* Listing
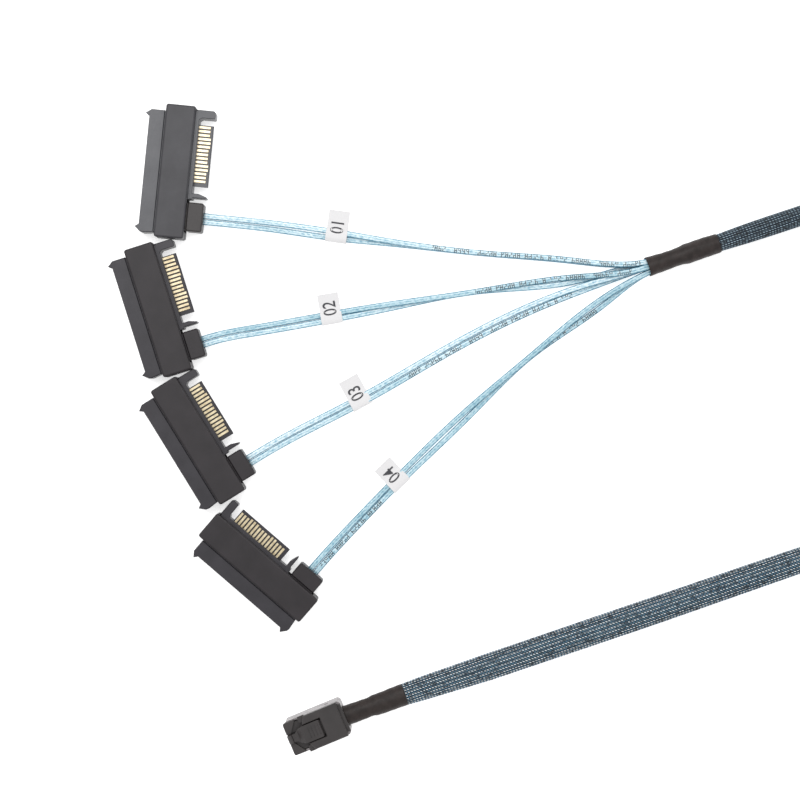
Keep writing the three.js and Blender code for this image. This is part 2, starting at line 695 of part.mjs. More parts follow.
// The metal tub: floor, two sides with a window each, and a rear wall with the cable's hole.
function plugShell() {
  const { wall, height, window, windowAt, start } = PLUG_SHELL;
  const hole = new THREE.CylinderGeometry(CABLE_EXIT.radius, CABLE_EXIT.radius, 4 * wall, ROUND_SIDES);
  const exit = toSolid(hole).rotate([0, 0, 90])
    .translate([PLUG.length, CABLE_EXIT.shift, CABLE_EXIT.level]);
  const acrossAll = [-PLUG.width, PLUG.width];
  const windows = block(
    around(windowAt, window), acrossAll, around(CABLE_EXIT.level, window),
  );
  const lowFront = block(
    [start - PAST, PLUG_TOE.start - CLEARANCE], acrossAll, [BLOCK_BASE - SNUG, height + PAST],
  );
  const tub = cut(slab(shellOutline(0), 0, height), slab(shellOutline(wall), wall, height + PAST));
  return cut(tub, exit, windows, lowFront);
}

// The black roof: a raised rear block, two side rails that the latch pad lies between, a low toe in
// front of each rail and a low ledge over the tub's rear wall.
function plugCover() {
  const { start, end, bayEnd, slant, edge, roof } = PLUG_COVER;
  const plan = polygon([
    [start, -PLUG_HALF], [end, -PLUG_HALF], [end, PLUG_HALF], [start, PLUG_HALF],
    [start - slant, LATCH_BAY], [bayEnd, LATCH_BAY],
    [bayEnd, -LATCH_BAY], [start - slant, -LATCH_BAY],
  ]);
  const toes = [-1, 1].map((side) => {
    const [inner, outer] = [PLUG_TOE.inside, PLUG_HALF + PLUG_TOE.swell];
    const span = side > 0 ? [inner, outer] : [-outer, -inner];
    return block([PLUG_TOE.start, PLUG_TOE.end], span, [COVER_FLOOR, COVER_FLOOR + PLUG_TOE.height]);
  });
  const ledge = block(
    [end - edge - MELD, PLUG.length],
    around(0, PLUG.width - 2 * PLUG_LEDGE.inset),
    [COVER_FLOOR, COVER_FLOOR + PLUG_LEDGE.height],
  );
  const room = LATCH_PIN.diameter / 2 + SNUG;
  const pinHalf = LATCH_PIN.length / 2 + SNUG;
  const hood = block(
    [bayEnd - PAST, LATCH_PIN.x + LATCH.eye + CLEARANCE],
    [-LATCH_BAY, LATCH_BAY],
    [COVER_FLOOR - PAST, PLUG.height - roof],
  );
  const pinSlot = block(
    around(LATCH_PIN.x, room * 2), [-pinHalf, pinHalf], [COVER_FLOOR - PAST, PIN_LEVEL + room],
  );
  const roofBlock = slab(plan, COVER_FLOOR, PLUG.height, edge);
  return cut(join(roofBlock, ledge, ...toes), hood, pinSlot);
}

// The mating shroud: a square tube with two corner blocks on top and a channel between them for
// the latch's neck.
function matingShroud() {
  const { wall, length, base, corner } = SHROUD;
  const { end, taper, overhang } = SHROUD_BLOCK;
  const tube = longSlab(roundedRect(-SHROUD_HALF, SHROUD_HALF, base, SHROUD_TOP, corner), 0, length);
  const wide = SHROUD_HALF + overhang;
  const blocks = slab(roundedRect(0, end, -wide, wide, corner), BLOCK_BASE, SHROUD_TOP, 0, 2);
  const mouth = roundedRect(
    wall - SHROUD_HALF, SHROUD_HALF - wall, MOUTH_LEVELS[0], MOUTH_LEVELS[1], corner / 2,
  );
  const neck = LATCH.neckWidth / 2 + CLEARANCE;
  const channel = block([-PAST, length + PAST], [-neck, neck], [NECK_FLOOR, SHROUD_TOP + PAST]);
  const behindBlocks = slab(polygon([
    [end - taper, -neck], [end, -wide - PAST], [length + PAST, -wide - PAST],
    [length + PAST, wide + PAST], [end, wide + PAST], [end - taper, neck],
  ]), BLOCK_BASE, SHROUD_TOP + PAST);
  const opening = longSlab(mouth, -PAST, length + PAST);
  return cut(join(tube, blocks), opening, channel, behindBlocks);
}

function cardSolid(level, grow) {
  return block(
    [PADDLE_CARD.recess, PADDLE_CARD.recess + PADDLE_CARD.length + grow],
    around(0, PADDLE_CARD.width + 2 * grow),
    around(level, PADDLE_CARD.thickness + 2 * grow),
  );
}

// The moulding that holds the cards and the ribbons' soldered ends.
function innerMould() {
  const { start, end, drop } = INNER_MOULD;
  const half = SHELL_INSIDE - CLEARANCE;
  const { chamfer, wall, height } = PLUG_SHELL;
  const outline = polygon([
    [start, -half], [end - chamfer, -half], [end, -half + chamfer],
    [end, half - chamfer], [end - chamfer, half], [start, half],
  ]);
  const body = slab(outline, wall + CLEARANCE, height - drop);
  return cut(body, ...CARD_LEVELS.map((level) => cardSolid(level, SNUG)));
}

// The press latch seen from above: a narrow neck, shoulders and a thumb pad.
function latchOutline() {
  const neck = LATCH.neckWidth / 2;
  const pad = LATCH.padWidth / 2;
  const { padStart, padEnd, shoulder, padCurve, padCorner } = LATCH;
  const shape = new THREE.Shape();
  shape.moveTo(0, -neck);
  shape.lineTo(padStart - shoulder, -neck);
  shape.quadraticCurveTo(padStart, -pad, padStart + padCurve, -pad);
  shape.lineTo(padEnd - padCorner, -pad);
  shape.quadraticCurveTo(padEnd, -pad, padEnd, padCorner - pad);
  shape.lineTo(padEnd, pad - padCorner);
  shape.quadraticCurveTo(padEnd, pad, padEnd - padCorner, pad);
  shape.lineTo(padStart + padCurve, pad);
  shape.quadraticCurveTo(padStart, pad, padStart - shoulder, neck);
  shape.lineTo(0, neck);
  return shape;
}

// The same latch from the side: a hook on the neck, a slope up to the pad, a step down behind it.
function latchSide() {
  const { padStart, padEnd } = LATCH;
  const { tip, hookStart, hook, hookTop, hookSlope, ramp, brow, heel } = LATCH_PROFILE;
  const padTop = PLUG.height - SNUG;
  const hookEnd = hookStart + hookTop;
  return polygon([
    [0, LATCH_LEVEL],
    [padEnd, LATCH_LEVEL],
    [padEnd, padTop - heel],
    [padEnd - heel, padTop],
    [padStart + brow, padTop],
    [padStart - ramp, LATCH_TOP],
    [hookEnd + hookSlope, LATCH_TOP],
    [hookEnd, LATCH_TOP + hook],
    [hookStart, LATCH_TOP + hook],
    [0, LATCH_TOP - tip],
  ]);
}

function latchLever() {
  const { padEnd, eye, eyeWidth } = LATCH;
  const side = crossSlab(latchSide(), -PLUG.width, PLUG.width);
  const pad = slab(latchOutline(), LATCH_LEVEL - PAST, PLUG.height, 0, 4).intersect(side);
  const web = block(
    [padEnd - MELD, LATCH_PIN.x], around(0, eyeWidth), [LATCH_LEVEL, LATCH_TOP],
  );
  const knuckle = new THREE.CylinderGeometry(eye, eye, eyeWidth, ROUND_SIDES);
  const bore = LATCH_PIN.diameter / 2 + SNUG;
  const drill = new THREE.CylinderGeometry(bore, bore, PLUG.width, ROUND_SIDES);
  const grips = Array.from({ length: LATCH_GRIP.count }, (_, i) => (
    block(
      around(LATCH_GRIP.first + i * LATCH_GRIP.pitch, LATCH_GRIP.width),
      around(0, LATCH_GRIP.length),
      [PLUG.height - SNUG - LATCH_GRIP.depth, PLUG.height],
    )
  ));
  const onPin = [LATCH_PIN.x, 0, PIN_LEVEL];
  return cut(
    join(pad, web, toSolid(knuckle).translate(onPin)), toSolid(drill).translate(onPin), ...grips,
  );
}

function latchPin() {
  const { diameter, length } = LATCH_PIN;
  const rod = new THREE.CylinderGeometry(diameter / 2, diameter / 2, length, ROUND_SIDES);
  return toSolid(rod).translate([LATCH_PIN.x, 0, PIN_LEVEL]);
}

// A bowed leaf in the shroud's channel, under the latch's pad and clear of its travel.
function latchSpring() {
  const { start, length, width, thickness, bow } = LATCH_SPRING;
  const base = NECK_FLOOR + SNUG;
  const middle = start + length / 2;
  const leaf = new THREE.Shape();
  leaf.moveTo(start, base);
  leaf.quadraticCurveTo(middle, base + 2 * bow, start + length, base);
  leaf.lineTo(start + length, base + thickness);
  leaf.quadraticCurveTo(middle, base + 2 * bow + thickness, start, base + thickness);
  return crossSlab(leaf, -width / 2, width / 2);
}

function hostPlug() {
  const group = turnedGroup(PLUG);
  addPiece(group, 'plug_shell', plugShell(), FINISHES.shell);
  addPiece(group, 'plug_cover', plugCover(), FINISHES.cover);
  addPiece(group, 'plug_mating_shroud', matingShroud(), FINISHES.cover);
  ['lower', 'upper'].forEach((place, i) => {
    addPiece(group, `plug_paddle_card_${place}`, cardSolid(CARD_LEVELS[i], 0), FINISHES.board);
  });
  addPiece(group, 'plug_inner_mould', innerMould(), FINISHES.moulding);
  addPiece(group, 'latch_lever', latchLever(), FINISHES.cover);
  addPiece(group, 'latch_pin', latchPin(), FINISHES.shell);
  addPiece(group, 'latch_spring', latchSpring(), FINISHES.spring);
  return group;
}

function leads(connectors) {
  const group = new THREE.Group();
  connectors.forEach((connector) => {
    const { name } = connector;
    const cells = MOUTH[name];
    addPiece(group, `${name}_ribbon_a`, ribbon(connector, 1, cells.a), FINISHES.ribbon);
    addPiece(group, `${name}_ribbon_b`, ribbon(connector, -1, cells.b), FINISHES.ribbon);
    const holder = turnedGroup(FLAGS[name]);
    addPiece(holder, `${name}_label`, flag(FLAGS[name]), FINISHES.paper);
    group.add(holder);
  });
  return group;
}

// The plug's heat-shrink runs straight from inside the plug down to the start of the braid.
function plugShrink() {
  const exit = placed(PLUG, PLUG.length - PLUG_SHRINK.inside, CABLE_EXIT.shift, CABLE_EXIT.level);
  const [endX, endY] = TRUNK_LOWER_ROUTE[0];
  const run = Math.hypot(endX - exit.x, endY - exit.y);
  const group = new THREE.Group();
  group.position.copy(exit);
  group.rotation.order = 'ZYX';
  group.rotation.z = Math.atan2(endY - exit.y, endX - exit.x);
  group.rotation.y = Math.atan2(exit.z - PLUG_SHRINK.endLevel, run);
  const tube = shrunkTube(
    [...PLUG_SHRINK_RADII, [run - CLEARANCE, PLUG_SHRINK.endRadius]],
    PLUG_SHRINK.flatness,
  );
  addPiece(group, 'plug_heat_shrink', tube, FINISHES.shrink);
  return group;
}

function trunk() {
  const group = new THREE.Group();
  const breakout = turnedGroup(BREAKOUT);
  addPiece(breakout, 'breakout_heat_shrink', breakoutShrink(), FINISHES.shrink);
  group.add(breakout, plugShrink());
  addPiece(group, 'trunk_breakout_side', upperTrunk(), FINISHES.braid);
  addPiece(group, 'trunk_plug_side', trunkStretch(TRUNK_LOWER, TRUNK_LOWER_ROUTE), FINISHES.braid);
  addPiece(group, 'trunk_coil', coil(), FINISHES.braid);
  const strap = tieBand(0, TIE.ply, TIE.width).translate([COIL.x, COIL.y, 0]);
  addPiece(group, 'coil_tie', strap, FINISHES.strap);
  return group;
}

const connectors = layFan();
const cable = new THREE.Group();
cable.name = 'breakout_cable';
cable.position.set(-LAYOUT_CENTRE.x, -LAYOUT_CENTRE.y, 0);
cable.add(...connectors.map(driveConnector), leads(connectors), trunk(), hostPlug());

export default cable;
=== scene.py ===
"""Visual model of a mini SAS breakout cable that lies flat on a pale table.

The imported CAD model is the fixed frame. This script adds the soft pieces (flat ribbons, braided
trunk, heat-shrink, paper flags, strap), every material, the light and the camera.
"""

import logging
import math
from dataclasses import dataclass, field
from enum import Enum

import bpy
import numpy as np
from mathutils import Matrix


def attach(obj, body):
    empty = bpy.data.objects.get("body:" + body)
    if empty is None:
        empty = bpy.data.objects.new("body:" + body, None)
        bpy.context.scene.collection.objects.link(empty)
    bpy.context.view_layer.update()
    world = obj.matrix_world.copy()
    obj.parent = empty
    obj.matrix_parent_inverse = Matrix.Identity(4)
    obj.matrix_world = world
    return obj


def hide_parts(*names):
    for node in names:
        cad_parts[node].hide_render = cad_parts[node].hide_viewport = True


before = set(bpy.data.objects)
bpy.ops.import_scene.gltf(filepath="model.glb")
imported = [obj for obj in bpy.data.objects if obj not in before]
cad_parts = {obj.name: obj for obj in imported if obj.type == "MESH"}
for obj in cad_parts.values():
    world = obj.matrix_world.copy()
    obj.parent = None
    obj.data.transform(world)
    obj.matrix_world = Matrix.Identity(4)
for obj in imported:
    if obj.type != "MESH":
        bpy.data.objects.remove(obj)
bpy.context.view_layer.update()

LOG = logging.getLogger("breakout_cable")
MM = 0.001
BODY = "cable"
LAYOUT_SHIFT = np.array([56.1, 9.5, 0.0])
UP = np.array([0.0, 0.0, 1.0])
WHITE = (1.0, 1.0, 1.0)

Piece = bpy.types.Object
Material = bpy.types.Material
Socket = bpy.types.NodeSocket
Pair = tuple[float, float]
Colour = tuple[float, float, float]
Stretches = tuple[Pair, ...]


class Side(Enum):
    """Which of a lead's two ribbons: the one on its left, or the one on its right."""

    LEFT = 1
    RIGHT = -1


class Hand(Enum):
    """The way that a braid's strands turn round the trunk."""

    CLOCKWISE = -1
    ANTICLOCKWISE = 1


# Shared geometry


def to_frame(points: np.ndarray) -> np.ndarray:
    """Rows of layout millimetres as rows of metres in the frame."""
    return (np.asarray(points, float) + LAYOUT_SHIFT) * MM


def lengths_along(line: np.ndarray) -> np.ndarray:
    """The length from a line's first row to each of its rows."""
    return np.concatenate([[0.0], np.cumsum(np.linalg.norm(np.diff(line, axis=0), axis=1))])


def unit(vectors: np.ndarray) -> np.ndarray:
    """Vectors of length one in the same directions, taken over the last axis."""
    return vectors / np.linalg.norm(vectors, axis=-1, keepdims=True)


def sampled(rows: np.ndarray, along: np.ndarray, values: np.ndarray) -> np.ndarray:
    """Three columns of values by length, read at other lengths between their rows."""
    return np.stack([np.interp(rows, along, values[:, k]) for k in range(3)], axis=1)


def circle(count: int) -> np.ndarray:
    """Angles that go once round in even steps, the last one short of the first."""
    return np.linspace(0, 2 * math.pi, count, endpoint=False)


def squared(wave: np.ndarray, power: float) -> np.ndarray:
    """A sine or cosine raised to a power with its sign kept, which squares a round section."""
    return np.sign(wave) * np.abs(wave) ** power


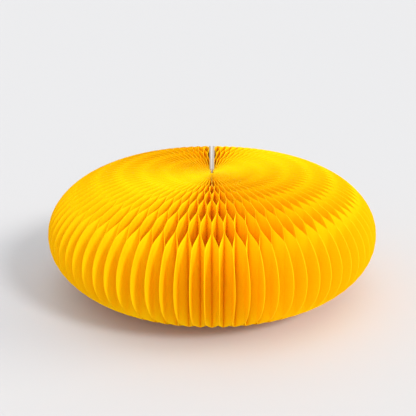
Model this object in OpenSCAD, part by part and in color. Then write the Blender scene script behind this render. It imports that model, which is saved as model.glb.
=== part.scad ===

* Exercise details
Transcribe, exactly and exclusively, the run of lines that opens with the line bearing "bpy.context.scene.collection.objects.link(empty)" and closes with the line bearing "return (np.asarray(points, float)".

* Written answer
        bpy.context.scene.collection.objects.link(empty)
    bpy.context.view_layer.update()
    world = obj.matrix_world.copy()
    obj.parent = empty
    obj.matrix_parent_inverse = Matrix.Identity(4)
    obj.matrix_world = world
    return obj


def hide_parts(*names):
    for node in names:
        cad_parts[node].hide_render = cad_parts[node].hide_viewport = True


before = set(bpy.data.objects)
bpy.ops.import_scene.gltf(filepath="model.glb")
imported = [obj for obj in bpy.data.objects if obj not in before]
cad_parts = {obj.name: obj for obj in imported if obj.type == "MESH"}
for obj in cad_parts.values():
    world = obj.matrix_world.copy()
    obj.parent = None
    obj.data.transform(world)
    obj.matrix_world = Matrix.Identity(4)
for obj in imported:
    if obj.type != "MESH":
        bpy.data.objects.remove(obj)
bpy.context.view_layer.update()

LOG = logging.getLogger("breakout_cable")
MM = 0.001
BODY = "cable"
LAYOUT_SHIFT = np.array([56.1, 9.5, 0.0])
UP = np.array([0.0, 0.0, 1.0])
WHITE = (1.0, 1.0, 1.0)

Piece = bpy.types.Object
Material = bpy.types.Material
Socket = bpy.types.NodeSocket
Pair = tuple[float, float]
Colour = tuple[float, float, float]
Stretches = tuple[Pair, ...]


class Side(Enum):
    """Which of a lead's two ribbons: the one on its left, or the one on its right."""

    LEFT = 1
    RIGHT = -1


class Hand(Enum):
    """The way that a braid's strands turn round the trunk."""

    CLOCKWISE = -1
    ANTICLOCKWISE = 1


# Shared geometry


def to_frame(points: np.ndarray) -> np.ndarray:
    """Rows of layout millimetres as rows of metres in the frame."""
    return (np.asarray(points, float) + LAYOUT_SHIFT) * MM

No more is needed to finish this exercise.